The regime knows that if the Iranian people again speak out as they did a few years ago the leadership is now in a much weaker position to resist them. The velvet cover has been pulled off the glove so the people will know whats coming and have steeled themselves to it. Further, the Syrians, Libyans, Moroccans and Egyptians have demonstrated how an oppressed people can take on a regime and not fold; If fact is the Syrian Regime folds, Iran will join the ranks of the Palestinians as the only groups too weak to throw off their oppressors.
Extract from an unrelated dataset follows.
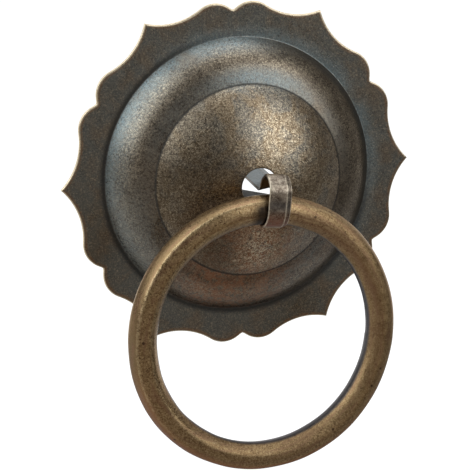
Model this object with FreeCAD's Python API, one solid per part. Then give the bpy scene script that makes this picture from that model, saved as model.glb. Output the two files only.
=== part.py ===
import FreeCAD, Part

import math
import os

from FreeCAD import Vector

# Ring pull handle for a cabinet door or a drawer front.
# Lengths are millimetres and angles are degrees. The origin is the centre of the
# backplate's mounting face, +Z points up and -Y points out of the door.
# A height is a distance in front of the mounting face, so it is measured along -Y.

# Backplate: one round of sheet, with a scalloped edge and a dome of two tiers.
sheet = 1.0
tip_count = 6
base_radius = 36.0         # foot of the first tier
flange_width = 7.55        # from that foot to the hollows of the edge
tip_rise = 4.05            # how far the tips stand out beyond the hollows
notch_depth = 0.95         # how far the notches cut in beyond the hollows
hollow_angle = 11.9        # from a tip to the bottom of the hollow beside it
lobe_bend = 6.5            # radius of the rounded lobe between a hollow and a notch
outline_turn = 6.6         # how far the plate is turned, anticlockwise from the front
tier_width = 11.0          # first tier, from its foot to the crease between the tiers
tier_rise = 8.4            # from the flange to the crease
tier_slope = 10.0          # fall of the first tier where it leaves the crease
cap_rise = 9.8             # second tier, a cap of a sphere, from the crease to its pole
press_bend = 1.2           # radius pressed into the corner of flange and first tier

# Ring: one round bar, closed in a circle. It hangs from the strap.
ring_radius = 32.25        # to the middle of the bar
bar_radius = 3.7
ring_lift = 0.45           # top of the bar above the hole's axis
stand_off = 7.0            # from the rim of the plate's hole to the back of the bar

# Strap: a flat strip bent round the bar, with two legs back through the plate.
strap_width = 6.0
strap_thickness = 0.7
strap_bend = 1.2           # radius where a leg turns into the eye, at mid thickness
strap_edge = 0.15          # bevel along the strip's edges
eye_gap = 0.5              # play between the bar and the strip
rise_angle = 54.0          # slope of the wall that rises from the upper leg to the crown
brow_angle = 40.0          # slope from the crown down to the front wall
brow_level = 1.7           # where the front wall leaves that slope, above the hole's axis
brow_bend = 4.0            # radius there, at mid thickness
crown_bend = 1.6
upper_neck = 0.6           # bend of the upper leg above the hole's axis
upper_neck_lag = 0.1       # the same bend behind the back of the bar
lower_neck = -1.2          # bend of the lower leg, below the hole's axis
upper_leg_slope = 6.3
lower_leg_slope = 8.2
leg_reach = 30.0           # how far the legs stand out behind the mounting face
hole_gap = 0.9             # play between the strip's edges and the plate's hole

# Places that follow from these sizes.
half_strip = strap_thickness / 2
eye_bend = bar_radius + eye_gap + half_strip
eye_back = stand_off - eye_gap - half_strip
lower_fall = math.tan(math.radians(lower_leg_slope))
upper_rise = math.tan(math.radians(upper_leg_slope))
lower_reach = half_strip - lower_neck + lower_fall * (eye_back + sheet)
upper_reach = half_strip + upper_neck + upper_rise * (stand_off - upper_neck_lag + sheet)
hole_radius = math.hypot(strap_width / 2, max(lower_reach, upper_reach)) + hole_gap
hollow_radius = base_radius + flange_width
tip_radius = hollow_radius + tip_rise
notch_radius = hollow_radius - notch_depth
groove_radius = base_radius - tier_width
groove_height = sheet + tier_rise
cap_bend = (groove_radius**2 + cap_rise**2) / (2 * cap_rise)
cap_centre = groove_height + cap_rise - cap_bend
rim_height = cap_centre + math.sqrt(cap_bend**2 - hole_radius**2)
bar_height = rim_height + stand_off + bar_radius
bar_level = ring_lift - bar_radius


def on_profile(radius, height):
    """Point of the dome's section, which lies in the XY plane."""
    return Vector(radius, -height, 0)


def on_side(height, level):
    """Point of the strap's side view, which lies in the YZ plane."""
    return Vector(0, -height, level)


def on_face(radius, angle):
    """Point of the plate's outline, which lies in the XZ plane."""
    turn = math.radians(angle)
    return Vector(radius * math.cos(turn), 0, radius * math.sin(turn))


def arc_about(centre, start, end):
    """The shorter arc from start to end round centre."""
    middle = (start - centre) + (end - centre)
    middle.normalize()
    return Part.Arc(start, centre + middle * (start - centre).Length, end).toShape()


def line(start, end):
    return Part.LineSegment(start, end).toShape()


def thickened(path, thickness):
    """Face between a path and its parallel, thickness away, with sharp corners."""
    return Part.Wire(path).makeOffset2D(thickness, join=2, fill=True, openResult=True)


def dome_section():
    """Front line of the sheet, from the axis to beyond the tips, made into a section."""
    crease = on_profile(groove_radius, groove_height)
    top = on_profile(0, groove_height + cap_rise)
    cap = arc_about(on_profile(0, cap_centre), top, crease)

    # The first tier is an arc that leaves the crease at tier_slope and ends at the foot.
    slope = math.radians(tier_slope)
    half_turn = math.atan2(tier_rise, tier_width) - slope
    tier_bend = math.hypot(tier_width, tier_rise) / (2 * math.sin(half_turn))
    tier_radius = groove_radius - tier_bend * math.sin(slope)
    tier_height = groove_height - tier_bend * math.cos(slope)
    tier_centre = on_profile(tier_radius, tier_height)

    # The pressed corner touches that arc from outside and the flange from above.
    press_height = sheet + press_bend
    reach = tier_bend + press_bend
    press_radius = tier_radius + math.sqrt(reach**2 - (press_height - tier_height)**2)
    press_centre = on_profile(press_radius, press_height)
    meeting = tier_centre + (press_centre - tier_centre) * (tier_bend / reach)
    foot = on_profile(press_radius, sheet)

    tier = arc_about(tier_centre, crease, meeting)
    press = arc_about(press_centre, meeting, foot)
    rest = line(foot, on_profile(tip_radius + sheet, sheet))
    return thickened([cap, tier, press, rest], -sheet)


def half_scallop(tip_angle, side):
    """Hollow and lobe from a tip to the notch on one side of it."""
    near = math.cos(math.radians(hollow_angle))
    chord_square = hollow_radius**2 + tip_radius**2 - 2 * tip_radius * hollow_radius * near
    hollow_bend = chord_square / (2 * (tip_radius * near - hollow_radius))
    hollow_centre = on_face(hollow_radius + hollow_bend, tip_angle + side * hollow_angle)
    notch = on_face(notch_radius, tip_angle + side * 180 / tip_count)

    # The lobe's arc touches the hollow's from outside and ends in the notch.
    reach = hollow_bend + lobe_bend
    span = notch - hollow_centre
    along = (reach**2 - lobe_bend**2 + span.Length**2) / (2 * span.Length)
    across = math.sqrt(reach**2 - along**2)
    span.normalize()
    inward = Vector(span.z, 0, -span.x) * -side
    lobe_centre = hollow_centre + span * along + inward * across
    meeting = hollow_centre + (lobe_centre - hollow_centre) * (hollow_bend / reach)

    tip = on_face(tip_radius, tip_angle)
    return [arc_about(hollow_centre, tip, meeting), arc_about(lobe_centre, meeting, notch)]


def scalloped_blank(height):
    """Prism of the plate's outline."""
    edges = []
    for count in range(tip_count):
        tip_angle = outline_turn + count * 360 / tip_count
        edges += half_scallop(tip_angle, 1) + half_scallop(tip_angle, -1)
    outline = Part.Wire(Part.__sortEdges__(edges))
    return Part.Face(outline).extrude(Vector(0, -height, 0))


def make_backplate():
    """Pressed sheet: a revolved dome and flange, cut to the outline, with the hole."""
    pressed = dome_section().revolve(Vector(), Vector(0, 1, 0), 360)
    above = 2 * (groove_height + cap_rise)
    hole = Part.makeCylinder(hole_radius, above, Vector(), Vector(0, -1, 0))
    return pressed.common(scalloped_blank(above)).cut(hole)


def make_ring():
    """Closed round bar, which hangs with its top in the strap's eye."""
    centre = Vector(0, -bar_height, bar_level - ring_radius)
    return Part.makeTorus(ring_radius, bar_radius, centre, Vector(0, 1, 0))


def bent_path(corners):
    """Lines through the corners, each given as its point and the radius of its bend."""
    edges = []
    last = corners[0][0]
    for before, corner, after in zip(corners, corners[1:], corners[2:]):
        point, bend = corner
        back = before[0] - point
        ahead = after[0] - point
        half = back.getAngle(ahead) / 2
        back.normalize()
        ahead.normalize()
        setback = bend / math.tan(half)
        start = point + back * setback
        end = point + ahead * setback
        bisector = back + ahead
        bisector.normalize()
        centre = point + bisector * (bend / math.sin(half))
        if (start - last).Length > 1e-6:
            edges.append(line(last, start))
        edges.append(arc_about(centre, start, end))
        last = end
    edges.append(line(last, corners[-1][0]))
    return edges


def strap_corners():
    """Corners of the strip at mid thickness, from the upper leg's end to the lower's."""
    front = bar_height + eye_bend
    back = bar_height - eye_bend
    floor = bar_level - eye_bend
    neck = bar_height - bar_radius - upper_neck_lag
    upper = on_side(neck, upper_neck)
    lower = on_side(back, lower_neck)

    # The crown lies where the rising wall meets the slope that comes up from the front wall.
    rise = math.tan(math.radians(rise_angle))
    fall = math.tan(math.radians(brow_angle))
    run = (brow_level - upper_neck + (front - neck) * fall) / (rise + fall)
    crown = on_side(neck + run, upper_neck + run * rise)

    tail = -leg_reach
    upper_end = on_side(tail, upper_neck + upper_rise * (-upper.y - tail))
    lower_end = on_side(tail, lower_neck - lower_fall * (-lower.y - tail))
    lower_bend = min(strap_bend, 0.8 * (lower_neck - bar_level))
    return [
        (upper_end, 0),
        (upper, strap_bend),
        (crown, crown_bend),
        (on_side(front, brow_level), brow_bend),
        (on_side(front, floor), eye_bend),
        (on_side(back, floor), eye_bend),
        (lower, lower_bend),
        (lower_end, 0),
    ]


def make_strap():
    """Strip bent to its side view, with its long edges bevelled."""
    face = thickened(bent_path(strap_corners()), half_strip)
    face = face.fuse(thickened(bent_path(strap_corners()), -half_strip)).removeSplitter()
    strip = face.extrude(Vector(strap_width, 0, 0)).Solids[0]
    strip.translate(Vector(-strap_width / 2, 0, 0))
    long_edges = []
    for edge in strip.Edges:
        box = edge.BoundBox
        if box.XLength < 1e-6 and edge.Length > 1.5 * strap_thickness:
            long_edges.append(edge)
    return strip.makeChamfer(strap_edge, long_edges)


def main():
    os.makedirs("parts", exist_ok=True)
    pieces = {
        "backplate": make_backplate(),
        "ring": make_ring(),
        "strap": make_strap(),
    }
    for name, piece in pieces.items():
        solid = piece.Solids[0]
        print(name, len(piece.Solids), solid.isValid(), round(solid.Volume, 1), solid.BoundBox)
        solid.exportStep(f"parts/{name}.step")
    print("hole radius", hole_radius, "bar height", bar_height, "bar level", bar_level)


main()
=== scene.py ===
import math
from types import SimpleNamespace

import bpy
import numpy as np
from bpy.props import FloatProperty, FloatVectorProperty, IntProperty, PointerProperty
from mathutils import Matrix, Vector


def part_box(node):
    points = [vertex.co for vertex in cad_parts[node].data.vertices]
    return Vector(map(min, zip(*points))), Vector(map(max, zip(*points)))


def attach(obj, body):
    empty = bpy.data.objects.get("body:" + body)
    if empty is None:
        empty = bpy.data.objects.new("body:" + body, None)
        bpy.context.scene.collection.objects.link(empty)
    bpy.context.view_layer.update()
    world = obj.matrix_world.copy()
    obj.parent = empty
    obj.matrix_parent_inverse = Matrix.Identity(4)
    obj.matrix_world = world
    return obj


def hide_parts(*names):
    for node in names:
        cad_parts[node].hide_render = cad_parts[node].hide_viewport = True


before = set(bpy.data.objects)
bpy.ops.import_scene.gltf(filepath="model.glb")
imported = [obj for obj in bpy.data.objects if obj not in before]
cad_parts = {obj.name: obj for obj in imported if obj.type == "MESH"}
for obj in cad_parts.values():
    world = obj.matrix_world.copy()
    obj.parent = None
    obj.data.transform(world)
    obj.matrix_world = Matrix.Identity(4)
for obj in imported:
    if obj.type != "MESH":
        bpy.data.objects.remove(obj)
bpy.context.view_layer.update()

bl_info = {
    "name": "Ring Pull Handle",
    "version": (1, 0, 0),
    "blender": (4, 5, 0),
    "location": "3D View > Sidebar > Ring Pull",
    "description": "Rosette, ring and strap of a cabinet ring pull, with aged brass finishes",
    "category": "Add Mesh",
}

MM = 0.001
RING_LOW, RING_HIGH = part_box("ring")
STRAP_LOW, STRAP_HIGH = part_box("strap")
BAR_RADIUS = (RING_HIGH.y - RING_LOW.y) / 2
RING_RADIUS = (RING_HIGH.x - RING_LOW.x) / 2
ROSETTE_TURNS = 504
RING_TURNS = 480
BAR_SIDES = 72
STRIP_SPACING = 0.35 * MM
SHARP_ANGLE = math.radians(50)


def setting(kind, **fixed):
    """Kind of setting, given its description and default value first and its label later."""

    def described(description, default):
        return lambda name: kind(name=name, description=description, default=default, **fixed)

    return described


length = setting(FloatProperty, unit="LENGTH", precision=5)
angle = setting(FloatProperty, subtype="ANGLE")
share = setting(FloatProperty, min=0, max=1, subtype="FACTOR")
colour = setting(FloatVectorProperty, size=3, min=0, subtype="COLOR")
number = setting(IntProperty)
focal_length = setting(FloatProperty)


def turn(description, degrees):
    return angle(description, math.radians(degrees))


def labelled(group):
    """Makes the properties of a group, each labelled after its own name."""
    for key, make in group.__annotations__.items():
        group.__annotations__[key] = make(key.replace("_", " ").capitalize())
    return group


@labelled
class RosetteSettings(bpy.types.PropertyGroup):
    sheet: length("Thickness of the pressed sheet", 1.0 * MM)
    base_radius: length("Foot of the first tier", 36.0 * MM)
    flange_width: length("From the foot to the hollows of the edge", 7.55 * MM)
    tip_rise: length("How far the tips stand out beyond the hollows", 4.05 * MM)
    notch_depth: length("How far the notches cut in", 0.95 * MM)
    notch_ease: turn("How far round the plate the bottom of a notch is eased", 0.55)
    hollow_angle: turn("From a tip to the bottom of the hollow beside it", 11.9)
    lobe_bend: length("Radius of the rounded lobes", 6.5 * MM)
    outline_turn: turn("How far the plate is turned, anticlockwise", 6.6)
    tips: number("Number of tips round the edge", 6)
    tier_width: length("First tier, from its foot to the groove", 11.0 * MM)
    tier_rise: length("From the flange to the groove", 8.4 * MM)
    tier_slope: turn("Fall of the first tier where it leaves the groove", 15.0)
    cap_rise: length("Second tier, from the groove to its pole", 9.8 * MM)
    press_bend: length("Radius pressed into the foot of the dome", 0.4 * MM)
    hole_radius: length("Radius of the hole in the middle", 4.86 * MM)
    unevenness: length("Depth of the shallow dents of the dome", 0.09 * MM)
    flange_cool: colour("Green grey patina of the flange", (0.166, 0.168, 0.150))
    flange_warm: colour("Brown stains of the flange", (0.192, 0.160, 0.122))
    tier_dark: colour("First tier under its patina", (0.115, 0.086, 0.061))
    tier_light: colour("First tier where the patina is thin", (0.205, 0.163, 0.117))
    cap_cool: colour("Grey stains of the cap", (0.19, 0.163, 0.13))
    cap_warm: colour("Brown metal of the cap", (0.25, 0.172, 0.10))
    # Painted shade, brown, on the cap's left and round its skirt
    cap_shade: colour("Brown side of the cap", (0.085, 0.058, 0.034))
    # Blue grey patina, also a painted reflection of the cool light on the left side and high along
    # the groove
    haze: colour("Blue grey patina along foot and groove", (0.185, 0.255, 0.27))
    copper: colour("Reddish patina on the lower half", (0.38, 0.15, 0.065))
    gold: colour("Grains that wear has laid bare", (0.90, 0.74, 0.51))
    # Dark colour of the pits and hollows, also laid in the groove and round the foot, and as
    # painted shade on the steep wall at the right
    grime: colour("Dirt in the corners and pits", (0.035, 0.034, 0.032))
    # Bare metal of the cut edge, also a painted highlight, brighter along the upper edges
    cut_edge: colour("Bright line along the scalloped edge", (0.92, 0.76, 0.52))
    edge_glow: colour("Orange brown band inside that line", (0.33, 0.19, 0.10))
    wear: share("Strength of the worn grains", 1.0)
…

Also weakening the regime is the failure to deliver economic reforms. In fact progress made since the end of the Iran-Iraq war to industrialize and build up a credible educational and technological foundation is unraveling. Iran went from having an increasingly diverse and sophisticated industrial/technological base albe to begin exporting to the world market to a land of shuttered factories.
Likewise the clerics have not been able to handle the drug crisis, have not responded to popular support to liberalize or answer questions about the nature of the Iranian democracy- is it a democratic system under a sharia umbrella or merely a thin and false veneer on a new monarchy? As Ahmadinejad's second term winds down an increasingly common question will be: is the Supreme Leader the new shah and the president little more than his vizier? The office of the president is constitutionally limited to two terms- yet after the brutal way the current office holder kept power and way he was then made to kiss the ring of the Supreme leader leave one wondering. If the president has to kiss the ring, was that ringed hand the one that wielded the basiji clubs during the protests a few years ago.
Then of course there is the Iraq problem... Despite Iran's best efforts, Iraq is free not a puppet and the US won. As the new Iraq solidifies and gains steam it is providing Iranians with a close up look at what a successful toppling of an oppressive regime might look like long term. That a toppling doesn't have to simply swap one dictator for another.
All these factors combine to dictate how the regime will perceive the world around it. Combine these factors with the regimes long term efforts to castigate and demonize everyone around it ad the increasing siege mentality at home and abroad and for them there is no win-win, only win-lose.